By replacing the two large wheels of the anterior movements, the oscillating pinion made chronographs super efficient. It’s a truly revolutionary component, still used today in almost every mechanical chronographs made by the top Swiss watch brands.
It helped make us what we are today – the reference standard in chronographs and timing instruments for high-level sports. “The chronograph par excellence” was the motto Jack Heuer coined for it in the ads he ran in the 1960s.
And do you want to do produce more movements?
No, we don’t want to manufacture all our movements, so we’ll keep buying movements from top Swiss suppliers like Zenith, ETA, Dubois-Depraz, Ronda and Sellita. The Calibre 1887 joins our other great in-house movements, such as the Calibre 360, and those developed with partners like Dubois Depraz, such as the new Calibres 11 and 12, and with Zenith — the Calibre 36. And at the same time, we’ll keep doing what we do best: developing rare and totally revolutionary in-house movements like the belt-driven mechanical V4.
Is the movement 100% manufactured and assembled in your own facilities?

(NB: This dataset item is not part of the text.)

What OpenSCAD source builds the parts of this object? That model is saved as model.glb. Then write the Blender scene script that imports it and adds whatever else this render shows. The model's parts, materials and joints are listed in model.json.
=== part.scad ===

Not entirely. Like most manufacturers, we go to top-end suppliers for some parts when that makes the most sense in terms of cost and quality. It is the case, for example, of the assortment (balance wheel, anchor) we purchase from Nivarox.
For other components, we believe we can produce better ourselves. This is especially true for the key parts of the Calibre 1887 — for example, the main plate and bridges, which are manufactured in Cornol, in specifically designated areas of our main case-making factory. All the machines there are custom-made for us by Fleury. They’re fully automated, CNC controlled and totally cutting edge.
The movement is assembled in a new workshop created last year when we added a fourth building to our main site in La Chaux-de-Fonds. We use an advanced semi-automated line in a totally dust-free environment. Every movement is individually traced. Once again, the state-of-the art equipment comes from the very best Swiss machine specialist in T1. Over 20 million Swiss francs have been invested in the equipment, and the project has already generated 45 new production and assembly jobs.
What is the origin of the movement? When did the project start?
Back in January 2006, we started looking at every mechanical chronograph on the market, and none made the grade 100% in terms of our criteria – high-volume production, unbeatable reliability, easy maintenance and reasonable manufacturing cost. Rather than starting from scratch, as was done with the V4, we purchased the intellectual property usage rights to the TC 78 of SII (Seiko Instruments Inc.), a contemporary high-end chronograph patented as of end 1997, that was only produced in limited quantities and used by very few brands. We then re-engineered it to fit into a Swiss assortment (balance, spiral, escape wheel, anchor). To achieve this, we had to change the plate and the
bridges, especially the chronograph bridge, and the oscillating weight’s ball bearing. These changes were made to enhance the chronograph’s precision and reliability — to ensure that it conforms to the demands imposed by our 60 quality tests, and to make it possible for us to industrialize it on a larger scale. In the end, the Calibre 1887 is a Swiss Made movement produced in-house, which makes TAG Heuer a true Manufacturer.
When will the first chronograph with a Calibre 1887 be launched, and in which series?
The Calibre 1887 will be launched next year. It will equip only a small proportion of TAG Heuer’s production.